◆ Problem requirements
Beginning with the first line below, please repeat the material exactly, ending with the line that includes "import Module from".

* BEGIN *

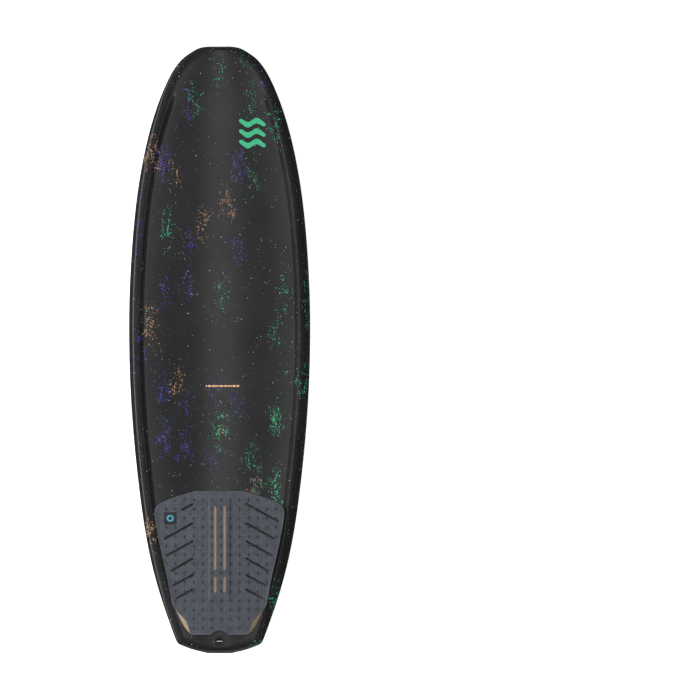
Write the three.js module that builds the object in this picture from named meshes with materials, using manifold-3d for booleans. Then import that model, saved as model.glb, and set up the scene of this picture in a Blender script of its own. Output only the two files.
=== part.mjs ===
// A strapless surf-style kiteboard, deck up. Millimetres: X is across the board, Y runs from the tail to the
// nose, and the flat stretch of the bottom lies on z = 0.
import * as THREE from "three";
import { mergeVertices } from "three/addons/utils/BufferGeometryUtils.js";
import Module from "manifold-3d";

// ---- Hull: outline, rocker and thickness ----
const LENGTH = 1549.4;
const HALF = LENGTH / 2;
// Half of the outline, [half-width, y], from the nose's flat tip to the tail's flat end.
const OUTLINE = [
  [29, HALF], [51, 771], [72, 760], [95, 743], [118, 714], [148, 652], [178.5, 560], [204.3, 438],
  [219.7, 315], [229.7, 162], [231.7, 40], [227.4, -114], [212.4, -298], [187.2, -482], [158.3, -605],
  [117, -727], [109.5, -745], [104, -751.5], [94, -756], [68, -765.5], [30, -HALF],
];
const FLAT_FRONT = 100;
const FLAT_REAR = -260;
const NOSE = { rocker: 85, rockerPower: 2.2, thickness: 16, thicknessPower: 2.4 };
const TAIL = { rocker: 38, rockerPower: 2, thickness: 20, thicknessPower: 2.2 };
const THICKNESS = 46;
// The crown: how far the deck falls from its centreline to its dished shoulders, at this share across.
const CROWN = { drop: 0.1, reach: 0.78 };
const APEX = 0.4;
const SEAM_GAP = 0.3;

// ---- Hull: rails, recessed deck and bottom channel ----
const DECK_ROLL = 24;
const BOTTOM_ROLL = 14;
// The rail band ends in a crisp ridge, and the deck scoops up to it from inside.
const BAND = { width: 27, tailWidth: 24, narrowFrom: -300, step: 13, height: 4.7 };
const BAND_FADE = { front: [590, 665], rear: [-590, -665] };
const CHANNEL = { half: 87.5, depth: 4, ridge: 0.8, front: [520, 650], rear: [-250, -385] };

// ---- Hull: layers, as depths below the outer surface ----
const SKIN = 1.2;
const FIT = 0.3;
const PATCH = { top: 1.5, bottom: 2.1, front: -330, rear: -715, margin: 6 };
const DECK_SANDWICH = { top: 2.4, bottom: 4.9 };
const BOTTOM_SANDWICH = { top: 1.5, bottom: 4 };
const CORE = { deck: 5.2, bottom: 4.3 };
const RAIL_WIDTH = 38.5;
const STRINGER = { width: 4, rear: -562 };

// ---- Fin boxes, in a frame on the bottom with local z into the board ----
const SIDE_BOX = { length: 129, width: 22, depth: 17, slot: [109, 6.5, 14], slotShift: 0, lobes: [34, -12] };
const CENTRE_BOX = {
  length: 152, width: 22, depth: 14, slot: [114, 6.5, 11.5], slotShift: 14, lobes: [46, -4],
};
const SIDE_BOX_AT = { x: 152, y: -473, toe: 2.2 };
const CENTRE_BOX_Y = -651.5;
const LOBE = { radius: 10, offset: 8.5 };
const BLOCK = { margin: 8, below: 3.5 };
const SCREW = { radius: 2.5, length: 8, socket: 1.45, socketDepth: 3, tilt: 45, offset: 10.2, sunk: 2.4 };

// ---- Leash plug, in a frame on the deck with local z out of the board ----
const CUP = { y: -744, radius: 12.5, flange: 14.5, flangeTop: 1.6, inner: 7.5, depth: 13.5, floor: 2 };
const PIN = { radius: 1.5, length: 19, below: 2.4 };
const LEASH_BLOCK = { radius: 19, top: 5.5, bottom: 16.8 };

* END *

◆ Full solution
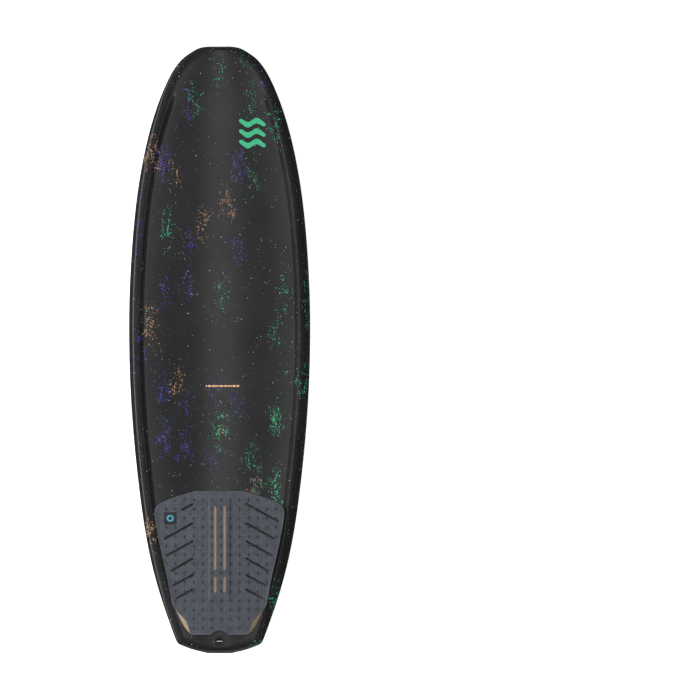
Write the three.js module that builds the object in this picture from named meshes with materials, using manifold-3d for booleans. Then import that model, saved as model.glb, and set up the scene of this picture in a Blender script of its own. Output only the two files.
=== part.mjs ===
// A strapless surf-style kiteboard, deck up. Millimetres: X is across the board, Y runs from the tail to the
// nose, and the flat stretch of the bottom lies on z = 0.
import * as THREE from "three";
import { mergeVertices } from "three/addons/utils/BufferGeometryUtils.js";
import Module from "manifold-3d";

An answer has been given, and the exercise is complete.